The 2024 race was also skewed by foreign disinformation campaigns deployed by US adversaries such as Russia, China, and Iran, whose influence operations were far more sophisticated than before and ran rampant while US tech companies gave up most of their policing efforts and all but surrendered their platforms to such abuse.

2024 became, in other words, an ideal environment for the return of Trump.

The political landscape had shifted in ways the Harris campaign didn't really understand, with cultural issues playing a much bigger role than they had in a long time—even possibly trumping economic issues.
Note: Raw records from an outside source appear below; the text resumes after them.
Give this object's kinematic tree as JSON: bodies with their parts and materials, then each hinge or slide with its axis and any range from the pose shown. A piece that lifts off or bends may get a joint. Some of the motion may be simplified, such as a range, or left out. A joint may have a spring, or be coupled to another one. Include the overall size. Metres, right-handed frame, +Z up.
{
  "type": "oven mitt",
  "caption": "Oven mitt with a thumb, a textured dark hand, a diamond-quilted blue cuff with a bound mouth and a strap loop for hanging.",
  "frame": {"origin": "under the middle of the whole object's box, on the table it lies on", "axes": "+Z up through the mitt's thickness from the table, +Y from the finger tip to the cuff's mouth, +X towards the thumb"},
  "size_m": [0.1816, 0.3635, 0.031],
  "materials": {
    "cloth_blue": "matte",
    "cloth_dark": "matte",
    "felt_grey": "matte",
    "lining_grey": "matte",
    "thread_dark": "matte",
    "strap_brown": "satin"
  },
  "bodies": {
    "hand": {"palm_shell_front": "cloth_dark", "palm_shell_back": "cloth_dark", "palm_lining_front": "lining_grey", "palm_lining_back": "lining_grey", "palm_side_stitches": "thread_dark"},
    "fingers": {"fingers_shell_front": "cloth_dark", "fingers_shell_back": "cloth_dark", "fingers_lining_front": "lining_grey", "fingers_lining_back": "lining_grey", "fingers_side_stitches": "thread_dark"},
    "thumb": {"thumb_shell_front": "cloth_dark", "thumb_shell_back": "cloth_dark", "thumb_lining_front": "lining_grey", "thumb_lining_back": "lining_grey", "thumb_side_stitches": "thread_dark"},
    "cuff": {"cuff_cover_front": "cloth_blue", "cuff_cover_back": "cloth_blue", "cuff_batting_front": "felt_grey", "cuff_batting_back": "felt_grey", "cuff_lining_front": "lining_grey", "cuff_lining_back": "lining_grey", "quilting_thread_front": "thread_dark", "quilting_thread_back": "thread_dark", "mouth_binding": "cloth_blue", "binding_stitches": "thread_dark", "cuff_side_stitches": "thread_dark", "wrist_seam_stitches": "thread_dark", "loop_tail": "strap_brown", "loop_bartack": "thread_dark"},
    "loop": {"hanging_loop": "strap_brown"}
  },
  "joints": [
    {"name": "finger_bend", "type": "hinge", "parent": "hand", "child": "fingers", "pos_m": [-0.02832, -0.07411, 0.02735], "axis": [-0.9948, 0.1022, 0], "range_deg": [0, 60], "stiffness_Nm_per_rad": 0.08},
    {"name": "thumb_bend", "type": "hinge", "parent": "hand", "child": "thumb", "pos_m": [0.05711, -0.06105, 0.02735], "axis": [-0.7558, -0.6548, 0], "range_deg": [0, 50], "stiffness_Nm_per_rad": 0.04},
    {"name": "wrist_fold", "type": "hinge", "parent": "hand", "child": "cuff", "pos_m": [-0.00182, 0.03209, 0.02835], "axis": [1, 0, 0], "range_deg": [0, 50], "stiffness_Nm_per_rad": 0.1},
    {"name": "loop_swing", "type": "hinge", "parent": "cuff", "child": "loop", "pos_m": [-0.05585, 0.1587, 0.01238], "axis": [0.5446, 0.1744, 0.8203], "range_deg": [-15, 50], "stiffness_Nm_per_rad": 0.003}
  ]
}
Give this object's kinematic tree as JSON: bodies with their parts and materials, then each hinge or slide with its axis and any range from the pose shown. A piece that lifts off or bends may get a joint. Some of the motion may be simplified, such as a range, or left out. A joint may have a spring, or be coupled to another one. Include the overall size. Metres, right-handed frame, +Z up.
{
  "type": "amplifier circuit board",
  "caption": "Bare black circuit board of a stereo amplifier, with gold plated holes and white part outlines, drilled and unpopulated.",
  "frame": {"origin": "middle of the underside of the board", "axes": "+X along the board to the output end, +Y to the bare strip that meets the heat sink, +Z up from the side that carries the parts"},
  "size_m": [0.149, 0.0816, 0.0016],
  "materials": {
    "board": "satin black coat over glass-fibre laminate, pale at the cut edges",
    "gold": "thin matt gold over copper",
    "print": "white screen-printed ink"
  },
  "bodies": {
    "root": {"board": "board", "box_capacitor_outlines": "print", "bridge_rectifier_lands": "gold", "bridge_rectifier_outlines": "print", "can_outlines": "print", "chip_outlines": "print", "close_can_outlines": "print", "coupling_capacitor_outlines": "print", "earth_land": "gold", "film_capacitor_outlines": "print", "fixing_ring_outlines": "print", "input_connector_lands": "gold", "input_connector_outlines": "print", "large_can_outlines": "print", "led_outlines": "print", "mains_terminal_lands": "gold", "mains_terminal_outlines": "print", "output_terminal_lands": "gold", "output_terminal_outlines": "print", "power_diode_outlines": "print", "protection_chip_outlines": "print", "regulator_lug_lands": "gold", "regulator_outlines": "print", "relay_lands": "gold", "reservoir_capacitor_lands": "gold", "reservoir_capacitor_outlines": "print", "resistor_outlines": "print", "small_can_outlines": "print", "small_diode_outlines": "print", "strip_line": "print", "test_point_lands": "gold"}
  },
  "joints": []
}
Put another way, the takeover of the Democratic Party by progressive, so-called woke issues was devastating to Harris's campaign, especially as Trump and the Republicans successfully painted her as an unreconstructed left-winger.
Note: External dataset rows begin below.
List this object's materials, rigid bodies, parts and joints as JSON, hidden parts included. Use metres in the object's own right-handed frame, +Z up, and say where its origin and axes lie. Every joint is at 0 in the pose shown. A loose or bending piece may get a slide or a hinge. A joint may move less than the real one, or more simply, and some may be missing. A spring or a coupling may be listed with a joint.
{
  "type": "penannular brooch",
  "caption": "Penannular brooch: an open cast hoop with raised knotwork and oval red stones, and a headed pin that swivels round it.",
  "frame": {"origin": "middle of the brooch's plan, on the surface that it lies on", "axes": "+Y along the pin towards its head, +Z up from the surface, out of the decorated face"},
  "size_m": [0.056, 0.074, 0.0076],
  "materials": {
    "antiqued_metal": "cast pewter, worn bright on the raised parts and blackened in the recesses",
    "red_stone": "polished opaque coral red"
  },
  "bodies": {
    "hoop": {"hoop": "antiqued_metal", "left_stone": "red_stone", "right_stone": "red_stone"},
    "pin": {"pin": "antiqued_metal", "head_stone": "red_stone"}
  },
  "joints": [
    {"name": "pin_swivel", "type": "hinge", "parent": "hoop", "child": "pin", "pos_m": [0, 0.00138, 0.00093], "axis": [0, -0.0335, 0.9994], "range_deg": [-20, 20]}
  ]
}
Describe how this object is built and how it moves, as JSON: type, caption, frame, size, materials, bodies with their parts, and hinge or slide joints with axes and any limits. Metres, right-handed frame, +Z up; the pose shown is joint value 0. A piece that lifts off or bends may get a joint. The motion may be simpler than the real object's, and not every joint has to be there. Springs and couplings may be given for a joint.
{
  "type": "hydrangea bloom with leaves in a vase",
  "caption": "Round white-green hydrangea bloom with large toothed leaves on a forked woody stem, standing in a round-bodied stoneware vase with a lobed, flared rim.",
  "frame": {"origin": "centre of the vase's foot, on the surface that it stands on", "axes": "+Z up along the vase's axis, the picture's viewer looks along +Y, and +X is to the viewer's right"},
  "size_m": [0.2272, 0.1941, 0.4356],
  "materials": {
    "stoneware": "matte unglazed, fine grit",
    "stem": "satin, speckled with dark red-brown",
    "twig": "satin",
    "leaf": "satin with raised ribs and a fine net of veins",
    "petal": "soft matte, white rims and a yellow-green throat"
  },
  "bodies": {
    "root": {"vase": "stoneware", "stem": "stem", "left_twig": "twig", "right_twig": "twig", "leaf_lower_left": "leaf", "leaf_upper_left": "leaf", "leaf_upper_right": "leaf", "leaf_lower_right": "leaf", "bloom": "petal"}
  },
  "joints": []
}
After a fast start aided by media that was largely sympathetic and even desperate to see Harris win—which allowed her to avoid interviews for more than a month—the vice president found herself battling a tide of voter discontent about the more progressive elements of the Biden agenda.

As Fareed Zakaria recently noted in the Washington Post, "The strongest economy in the world has not paid off" for Biden or Harris, amounting to "yet one more powerful signal that our politics are in the midst of a great upheaval, as economic issues give way to cultural ones."
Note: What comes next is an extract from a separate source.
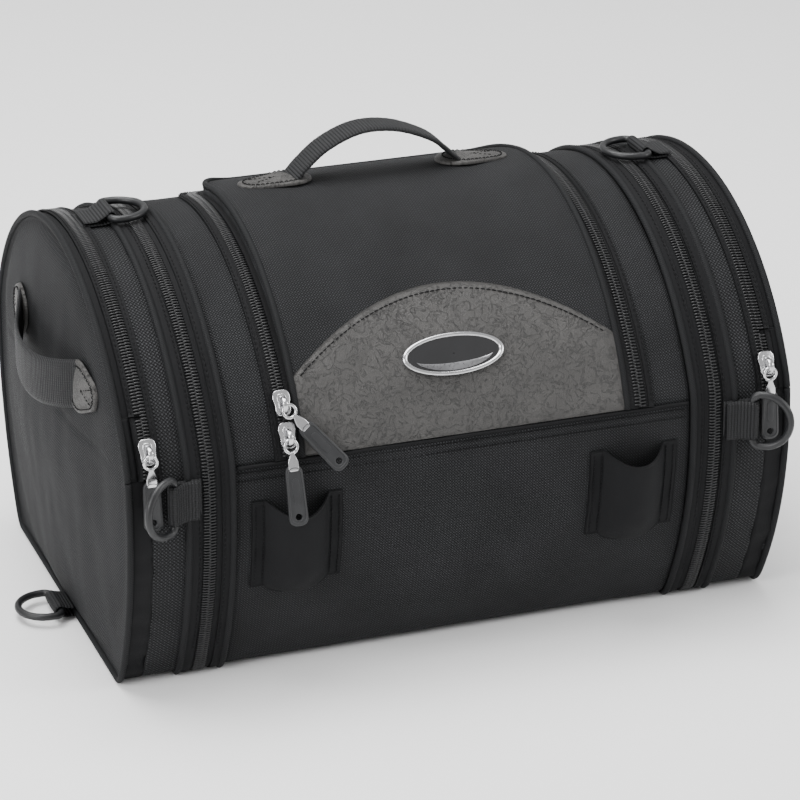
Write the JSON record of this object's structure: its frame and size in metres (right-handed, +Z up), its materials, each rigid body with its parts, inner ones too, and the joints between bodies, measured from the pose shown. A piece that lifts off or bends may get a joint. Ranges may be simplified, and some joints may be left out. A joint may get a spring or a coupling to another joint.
{
  "type": "tail bag",
  "caption": "Barrel-shaped motorcycle tail bag with a forward-opening zipped lid, expanding end pockets, carrying straps, light pockets and tie-down D-rings.",
  "frame": {"origin": "centre of the base on the surface that the bag rests on", "axes": "+X along the bag towards its right-hand end, +Y towards its back, +Z up"},
  "size_m": [0.5054, 0.3386, 0.303],
  "materials": {
    "ballistic_nylon": "coarse basket-weave nylon, matte with a faint sheen",
    "binding_fabric": "smooth black lining and binding cloth",
    "base_board": "stiffener board",
    "piping": "twill-covered cord",
    "zipper_tape": "woven tape with nylon coil teeth",
    "leather": "grained grey-brown leather, semi-matte",
    "webbing": "ribbed nylon webbing",
    "badge_metal": "polished rim",
    "badge_black": "gloss black",
    "slider_metal": "polished nickel",
    "pull_rubber": "dark moulded rubber",
    "ring_metal": "black satin coated wire"
  },
  "bodies": {
    "body": {"base_panel": "ballistic_nylon", "base_board": "base_board", "front_panel": "ballistic_nylon", "back_panel": "ballistic_nylon", "left_shoulder": "ballistic_nylon", "right_shoulder": "ballistic_nylon", "dividers": "binding_fabric", "inner_piping": "piping", "expansion_zip_inner": "zipper_tape", "expansion_pleats": "binding_fabric", "lid_zip_body": "zipper_tape", "left_light_pocket": "binding_fabric", "right_light_pocket": "binding_fabric"},
    "lid": {"lid_panel": "ballistic_nylon", "lid_piping": "piping", "lid_zip_lid": "zipper_tape", "leather_patch": "leather", "badge_bezel": "badge_metal", "badge_inlay": "badge_black", "handle_tabs": "leather", "lid_slider_lower": "slider_metal"},
    "top_handle": {"top_handle": "webbing"},
    "lid_slider": {"lid_slider_upper": "slider_metal"},
    "lid_pull_upper": {"lid_pull_link_upper": "slider_metal", "lid_pull_tab_upper": "pull_rubber"},
    "lid_pull_lower": {"lid_pull_link_lower": "slider_metal", "lid_pull_tab_lower": "pull_rubber"},
    "left_end": {"left_gusset": "ballistic_nylon", "left_zip_tapes": "zipper_tape", "left_pipings": "piping", "left_end_panel": "ballistic_nylon", "left_ring_loops": "webbing"},
    "left_flap": {"left_flap_panel": "ballistic_nylon", "left_flap_zip": "zipper_tape", "left_flap_piping": "piping", "left_side_handle_tabs": "leather"},
    "left_side_handle": {"left_side_handle": "webbing"},
    "left_end_slider": {"left_end_slider": "slider_metal"},
    "left_end_pull": {"left_end_pull": "pull_rubber"},
    "left_expansion_slider": {"left_expansion_slider": "slider_metal"},
    "left_top_ring": {"left_top_ring": "ring_metal"},
    "left_front_ring": {"left_front_ring": "ring_metal"},
    "left_bottom_ring": {"left_bottom_ring": "ring_metal"},
    "right_end": {"right_gusset": "ballistic_nylon", "right_zip_tapes": "zipper_tape", "right_pipings": "piping", "right_end_panel": "ballistic_nylon", "right_ring_loops": "webbing"},
    "right_flap": {"right_flap_panel": "ballistic_nylon", "right_flap_zip": "zipper_tape", "right_flap_piping": "piping", "right_side_handle_tabs": "leather"},
    "right_side_handle": {"right_side_handle": "webbing"},
    "right_end_slider": {"right_end_slider": "slider_metal"},
    "right_end_pull": {"right_end_pull": "pull_rubber"},
    "right_expansion_slider": {"right_expansion_slider": "slider_metal"},
    "right_top_ring": {"right_top_ring": "ring_metal"},
    "right_front_ring": {"right_front_ring": "ring_metal"},
    "right_bottom_ring": {"right_bottom_ring": "ring_metal"}
  },
  "joints": [
    {"name": "lid_hinge", "type": "hinge", "parent": "body", "child": "lid", "pos_m": [0, -0.1586, 0.1501], "axis": [1, 0, 0], "range_deg": [0, 110]},
    {"name": "top_handle_swing", "type": "hinge", "parent": "lid", "child": "top_handle", "pos_m": [0, 0.015, 0.279], "axis": [1, 0, 0], "range_deg": [-40, 40]},
    {"name": "lid_slider_travel", "type": "hinge", "parent": "lid", "child": "lid_slider", "pos_m": [0, 0, 0.0886], "axis": [-1, 0, 0], "range_deg": [0, 14]},
    {"name": "lid_pull_upper_swing", "type": "hinge", "parent": "lid_slider", "child": "lid_pull_upper", "pos_m": [-0.1145, -0.14885, 0.1827], "axis": [-1, 0, 0], "range_deg": [0, 39.6]},
    {"name": "lid_pull_lower_swing", "type": "hinge", "parent": "lid", "child": "lid_pull_lower", "pos_m": [-0.1145, -0.15868, 0.16497], "axis": [-1, 0, 0], "range_deg": [0, 110]},
    {"name": "left_expansion", "type": "slide", "parent": "body", "child": "left_end", "axis": [-1, 0, 0], "range_m": [0, 0.05]},
    {"name": "left_flap_hinge", "type": "hinge", "parent": "left_end", "child": "left_flap", "pos_m": [-0.2265, 0, 0.1503], "axis": [0, -1, 0], "range_deg": [0, 80]},
    {"name": "left_side_handle_swing", "type": "hinge", "parent": "left_flap", "child": "left_side_handle", "pos_m": [-0.243, -0.012, 0.184], "axis": [0, 1, 0], "range_deg": [-30, 30]},
    {"name": "left_end_slider_travel", "type": "hinge", "parent": "left_end", "child": "left_end_slider", "pos_m": [0, 0, 0.0886], "axis": [-1, 0, 0], "range_deg": [0, 125]},
    {"name": "left_end_pull_swing", "type": "hinge", "parent": "left_end_slider", "child": "left_end_pull", "pos_m": [-0.201, -0.15787, 0.16662], "axis": [-1, 0, 0], "range_deg": [0, 100]},
    {"name": "left_expansion_slider_travel", "type": "hinge", "parent": "body", "child": "left_expansion_slider", "pos_m": [0, -0.07713, 0.12439], "axis": [1, 0, 0], "range_deg": [0, 18]},
    {"name": "left_top_ring_swing", "type": "hinge", "parent": "left_end", "child": "left_top_ring", "pos_m": [-0.18, 0.005, 0.2621], "axis": [0, -1, 0], "range_deg": [0, 150]},
    {"name": "left_front_ring_swing", "type": "hinge", "parent": "left_end", "child": "left_front_ring", "pos_m": [-0.188, -0.162, 0.135], "axis": [0, 0, 1], "range_deg": [0, 110]},
    {"name": "left_bottom_ring_swing", "type": "hinge", "parent": "left_end", "child": "left_bottom_ring", "pos_m": [-0.226, -0.012, 0.0066], "axis": [0, 1, 0], "range_deg": [0, 75]},
    {"name": "right_expansion", "type": "slide", "parent": "body", "child": "right_end", "axis": [1, 0, 0], "range_m": [0, 0.05]},
    {"name": "right_flap_hinge", "type": "hinge", "parent": "right_end", "child": "right_flap", "pos_m": [0.2265, 0, 0.1503], "axis": [0, 1, 0], "range_deg": [0, 80]},
    {"name": "right_side_handle_swing", "type": "hinge", "parent": "right_flap", "child": "right_side_handle", "pos_m": [0.243, -0.012, 0.184], "axis": [0, -1, 0], "range_deg": [-30, 30]},
    {"name": "right_end_slider_travel", "type": "hinge", "parent": "right_end", "child": "right_end_slider", "pos_m": [0, 0, 0.0886], "axis": [-1, 0, 0], "range_deg": [0, 125]},
    {"name": "right_end_pull_swing", "type": "hinge", "parent": "right_end_slider", "child": "right_end_pull", "pos_m": [0.201, -0.15787, 0.16662], "axis": [-1, 0, 0], "range_deg": [0, 100]},
    {"name": "right_expansion_slider_travel", "type": "hinge", "parent": "body", "child": "right_expansion_slider", "pos_m": [0, -0.07713, 0.12439], "axis": [1, 0, 0], "range_deg": [0, 18]},
    {"name": "right_top_ring_swing", "type": "hinge", "parent": "right_end", "child": "right_top_ring", "pos_m": [0.18, 0.005, 0.2621], "axis": [0, 1, 0], "range_deg": [0, 150]},
    {"name": "right_front_ring_swing", "type": "hinge", "parent": "right_end", "child": "right_front_ring", "pos_m": [0.188, -0.162, 0.135], "axis": [0, 0, -1], "range_deg": [0, 110]},
    {"name": "right_bottom_ring_swing", "type": "hinge", "parent": "right_end", "child": "right_bottom_ring", "pos_m": [0.226, -0.012, 0.0066], "axis": [0, -1, 0], "range_deg": [0, 75]}
  ],
  "couplings": [
    {"joint": "lid_pull_upper_swing", "follows": "lid_hinge", "ratio": 0.36},
    {"joint": "lid_pull_lower_swing", "follows": "lid_hinge", "ratio": 1},
    {"joint": "left_end_pull_swing", "follows": "left_end_slider_travel", "ratio": 0.8},
    {"joint": "right_end_pull_swing", "follows": "right_end_slider_travel", "ratio": 0.8}
  ]
}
The upshot was that, despite a platform focused on winning back the working class economically, Biden and Harris lost too many of them culturally, especially when it came to a blue-collar rebellion against so-called woke issues such as preventing bans on transgender athletes in public schools, defunding the police, and so-called cancel culture.

As Democratic strategist James Carville warned several years ago, "stupid wokeness" had become a huge messaging problem for the Democrats, especially when it came to winning over male voters. The Trump team played to this vulnerability with savage effectiveness. In one ad aired during major sporting events, the Trump campaign even quoted a fervent Harris supporter—a popular Black podcast host named Charlamagne tha God—questioning Harris's previous support of taxpayer-funded surgery for transgender prisoners. "I was like, 'Hell no, I don't want my taxpayer dollars going to that,'" Charlamagne said in the ad. (He later filed a cease-and-desist motion against Trump.)

Many fear that the United States is not ready for a woman president after all, despite Harris's role as the first female vice president. Though no hard evidence yet exists to support this theory, some of the most decisive polling in the race showed overwhelming advantages for Harris from women—but large and growing margins for Trump among men.

Many of these male doubts about the vice president were fanned with fierce cynicism in what was known as Trump's "bro-whispering" strategy—with Trump sitting for interviews with influencers, comedians, and podcasters who have huge audiences of young men. Many of these target audiences were young white men who felt sidelined by progressive causes that tend to favour women, LGBTQ+ individuals, and minorities and who weren't as responsive to Harris's relentless focus on reproductive rights. But Trump also reached out to young nonwhite voters.

According to polling by the Institute of Politics at the Harvard Kennedy School, the amount of male voters under 30 who identified as Republican increased by seven points since 2020. John Della Volpe, director of the institute, said Trump won many of this group "by weaving a hypermasculine message of strength and defiance into his broader narrative that undermines confidence in democratic institutions."